Legionary: A Disciple and An Apostle

Spiritual Reading: Legion Handbook page 66 – Chapter 10.7
This time around, I would like to bring all of us to go back and forth in time.
First stop:
Going back to almost 50 days ago… Easter is the core of our faith. During Easter Vigil mass, we heard the story of Mary Magdalene and the other Mary who were visiting the tomb and told the news of Jesus’ resurrection to the disciples. If we recall the story of her encounter with Jesus, she didn’t recognize him at first because she was deeply saddened with the idea that Jesus was stolen. But, once Jesus called her name, “Mary”, she said… “Rabuni” This word has the same meaning as “Rabbi” which means teacher, but with more respect.
Second stop:
Going further away to the back… Jesus was a teacher all along, and that’s why the disciples are called disciples, the followers, the learners. He has shown us how to teach since the beginning of his public works. He didn’t bring a presentation or any textbook, or even the Holy Bible to teach them. However, He said, “Come follow me and I will make you fishers of men.” Come and see. That’s what He asked His disciples to do. Not firstly to learn the text or books, but to come and follow Him.
Third stop:
Going to the future in before the Easter… Again, this idea was emphasized during Maundy Thursday. Jesus never only said and taught, he showed us how to do it. As we always heard during the washing of the feet, “If I then, your Lord and Teacher, have washed your feet, you also ought to wash one another’s feet. For I have given you an example, that you also should do just as I have done to you.” An example is what he has given to us to learn from.
And lastly, last week… Once we have learnt enough, His request to us was told again last week on the solemnity of the Ascension of the Lord. “Go, therefore, and make disciples of all nations, baptizing them in the name of the Father, and of the Son, and of the Holy Spirit, teaching them to observe all that I have commanded you. And behold, I am with you always, until the end of the age.”
This time around, he asked us to be an apostle, someone who is sent forth, a messenger. But before that he has taught us first as a disciple in the way that the Legion Handbook has also suggested us to use. Not through lectures, but through works.
A Day in the Life of St Francis – https://www.youtube.com/watch?v=JtSvwOOOTBI
To prove this notion correct, maybe let’s try to remember the information that we have just read just now from the Spiritual Reading. Can you share step-by-step methods of implementing the idea of master and apprentice system? I am sure you have really listened or read it yourself. Yet, it is difficult to remember it. But can you recite the 4 standing instructions? I am sure you can at least mention the main ideas in each of the instructions. Because we only read the former one, we forgot. However, when we take part in doing it, we learnt and remember. Because we did the instructions in the latter one, we remember.

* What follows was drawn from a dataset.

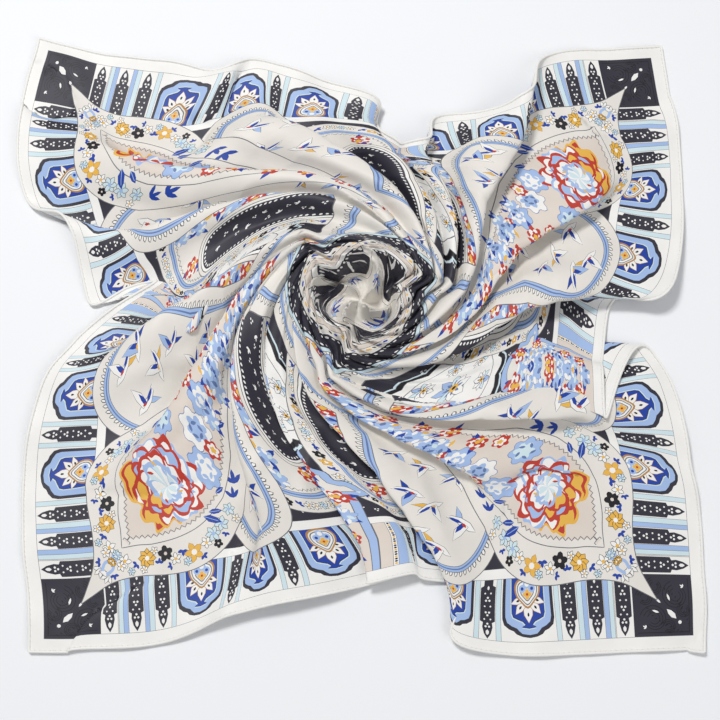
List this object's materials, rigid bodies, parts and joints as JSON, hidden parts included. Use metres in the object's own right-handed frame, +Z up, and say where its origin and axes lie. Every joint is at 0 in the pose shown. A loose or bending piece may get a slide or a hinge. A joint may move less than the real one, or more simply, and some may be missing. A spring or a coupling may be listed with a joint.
{
  "type": "silk square scarf",
  "caption": "Printed silk square scarf laid flat with its centre wound into a spiral rosette, flat corner lobes and rolled hems.",
  "frame": {"origin": "on the table under the middle of the wound rosette", "axes": "+Z up, -Y towards the front edge of the laid scarf, +X to its right"},
  "size_m": [0.7287, 0.6682, 0.05],
  "materials": {
    "printed_silk_twill": "satin",
    "rolled_hem_silk": "satin"
  },
  "bodies": {
    "root": {"flap_front": "printed_silk_twill", "flap_left": "printed_silk_twill", "flap_right_lower": "printed_silk_twill", "flap_right_upper": "printed_silk_twill", "hem_flap_front": "rolled_hem_silk", "hem_flap_left": "rolled_hem_silk", "hem_flap_right_lower": "rolled_hem_silk", "hem_flap_right_upper": "rolled_hem_silk", "hem_lobe_back_left": "rolled_hem_silk", "hem_lobe_back_right": "rolled_hem_silk", "hem_lobe_front_left": "rolled_hem_silk", "hem_lobe_front_right": "rolled_hem_silk", "hem_side_back_left": "rolled_hem_silk", "hem_side_back_right": "rolled_hem_silk", "lobe_back_left": "printed_silk_twill", "lobe_back_right": "printed_silk_twill", "lobe_front_left": "printed_silk_twill", "lobe_front_right": "printed_silk_twill", "rosette_heart": "printed_silk_twill", "rosette_inner_1": "printed_silk_twill", "rosette_inner_2": "printed_silk_twill", "rosette_rim_1": "printed_silk_twill", "rosette_rim_2": "printed_silk_twill", "rosette_rim_3": "printed_silk_twill", "side_back_left": "printed_silk_twill", "side_back_right": "printed_silk_twill", "spiral_fold_01": "printed_silk_twill", "spiral_fold_02": "printed_silk_twill", "spiral_fold_03": "printed_silk_twill", "spiral_fold_04": "printed_silk_twill", "spiral_fold_05": "printed_silk_twill", "spiral_fold_06": "printed_silk_twill", "spiral_fold_07": "printed_silk_twill", "spiral_fold_08": "printed_silk_twill", "spiral_fold_09": "printed_silk_twill", "spiral_fold_10": "printed_silk_twill", "spiral_fold_11": "printed_silk_twill", "spiral_fold_12": "printed_silk_twill", "spiral_fold_13": "printed_silk_twill", "spiral_fold_14": "printed_silk_twill", "spiral_fold_15": "printed_silk_twill", "spiral_fold_16": "printed_silk_twill"}
  },
  "joints": []
}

And this is how we should do the teaching: place the work in front of him, show him how to do it, comments on various points while we proceed, let him attempts on his own, and correct him when he is wrong. This is how we can try to show the recruits how Legion of Mary works, not through lecturing them on what we are doing, but involving them in it. And having joined, having seen the work being done and taken part in it, having learned by listening to the reports and comments in that work the best method of doing it, they are soon found proficient in it.
After Jesus sent the disciples to spread the good news, they were no longer called disciples but apostles, meaning the one who has been sent. They are sent to teach others what they have learnt from Jesus from his short time on earth with them. They were fishers of fish before, then Jesus taught them to be fishers of men. And they became, and taught others to be like them.

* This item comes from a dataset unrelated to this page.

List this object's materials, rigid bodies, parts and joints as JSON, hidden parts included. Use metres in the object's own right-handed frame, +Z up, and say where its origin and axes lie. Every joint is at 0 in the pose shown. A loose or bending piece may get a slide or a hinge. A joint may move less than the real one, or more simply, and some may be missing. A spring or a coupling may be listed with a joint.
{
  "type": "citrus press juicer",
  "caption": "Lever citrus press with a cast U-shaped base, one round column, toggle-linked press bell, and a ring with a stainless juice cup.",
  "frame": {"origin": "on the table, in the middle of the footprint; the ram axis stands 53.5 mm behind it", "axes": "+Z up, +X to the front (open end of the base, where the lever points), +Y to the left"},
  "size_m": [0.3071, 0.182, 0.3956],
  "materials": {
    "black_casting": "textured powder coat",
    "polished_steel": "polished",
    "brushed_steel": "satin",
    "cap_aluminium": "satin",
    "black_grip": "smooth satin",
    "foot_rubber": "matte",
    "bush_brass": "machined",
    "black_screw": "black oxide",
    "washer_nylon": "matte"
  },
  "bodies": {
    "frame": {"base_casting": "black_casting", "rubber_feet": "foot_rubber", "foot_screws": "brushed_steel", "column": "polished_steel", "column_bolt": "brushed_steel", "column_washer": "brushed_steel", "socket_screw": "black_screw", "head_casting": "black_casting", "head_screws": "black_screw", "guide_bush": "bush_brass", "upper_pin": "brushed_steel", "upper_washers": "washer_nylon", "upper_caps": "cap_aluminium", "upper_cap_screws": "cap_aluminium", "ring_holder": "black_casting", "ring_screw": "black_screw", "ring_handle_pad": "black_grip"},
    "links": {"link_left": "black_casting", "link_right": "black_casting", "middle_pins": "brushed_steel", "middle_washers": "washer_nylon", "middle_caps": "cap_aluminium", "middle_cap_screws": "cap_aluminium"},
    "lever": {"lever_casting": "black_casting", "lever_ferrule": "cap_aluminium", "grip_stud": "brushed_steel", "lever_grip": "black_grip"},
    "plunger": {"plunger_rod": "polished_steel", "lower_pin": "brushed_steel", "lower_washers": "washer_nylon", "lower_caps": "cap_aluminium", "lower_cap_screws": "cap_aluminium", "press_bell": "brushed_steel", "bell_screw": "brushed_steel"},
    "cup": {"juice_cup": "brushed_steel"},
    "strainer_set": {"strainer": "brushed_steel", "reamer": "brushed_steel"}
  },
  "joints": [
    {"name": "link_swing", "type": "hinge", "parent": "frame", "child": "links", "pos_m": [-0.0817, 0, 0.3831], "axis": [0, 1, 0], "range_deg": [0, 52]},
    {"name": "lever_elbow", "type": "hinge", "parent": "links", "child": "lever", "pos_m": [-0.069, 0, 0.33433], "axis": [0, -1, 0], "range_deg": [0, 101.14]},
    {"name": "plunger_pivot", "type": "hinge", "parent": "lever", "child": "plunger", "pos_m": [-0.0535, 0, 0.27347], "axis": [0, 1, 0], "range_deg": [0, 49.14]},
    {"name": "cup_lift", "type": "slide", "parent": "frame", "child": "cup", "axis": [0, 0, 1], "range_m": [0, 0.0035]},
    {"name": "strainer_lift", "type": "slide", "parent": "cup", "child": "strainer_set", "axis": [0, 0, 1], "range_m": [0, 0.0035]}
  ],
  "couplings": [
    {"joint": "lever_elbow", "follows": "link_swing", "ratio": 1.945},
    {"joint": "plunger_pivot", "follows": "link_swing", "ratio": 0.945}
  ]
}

There are some criteria required to be a disciple:
“Whoever does not bear his own cross and come after me cannot be my disciple” (Luke 14:27). In addition,  He said that “any one of you who does not renounce all that he has cannot be my disciple” (Luke 14:33). It’s easy to say you’re a disciple of Christ but the test is do we bear our own cross?
And for us to be an apostle, something else is required:
Jesus choose twelve as Apostles and when Judas betrayed Jesus, they had to find another Apostle (capital “A”) so how did they know how to find an Apostle to replace Judas? Acts 1:21-22 shows the qualifications as an Apostle must be “one of the men who have accompanied us during all the time that the Lord Jesus went in and out among us, beginning from the baptism of John until the day when he was taken up from us—one of these men must become with us a witness to his resurrection.” Basically, he must know Jesus. Because when we do not know him, we cannot bear witness of what he has taught us to the world. Because we do not know what are his teachings.

Similarly, we cannot bear witness to the life as a legionary if we do not understand what does it mean to be a legion. And how to understand that is by both learning and living it in our lives. Only if we truly understand and live the life of a legionary, we can share with others the meaning of it.

When we begin our journey as a legionary, Mother Mary says, “Come, bring your mite of talent; we will teach you to develop it and use it through me for the glory of God.” She is both our mother and our teacher. But now, we are called to be both a disciple and an apostle to learn and teach one another.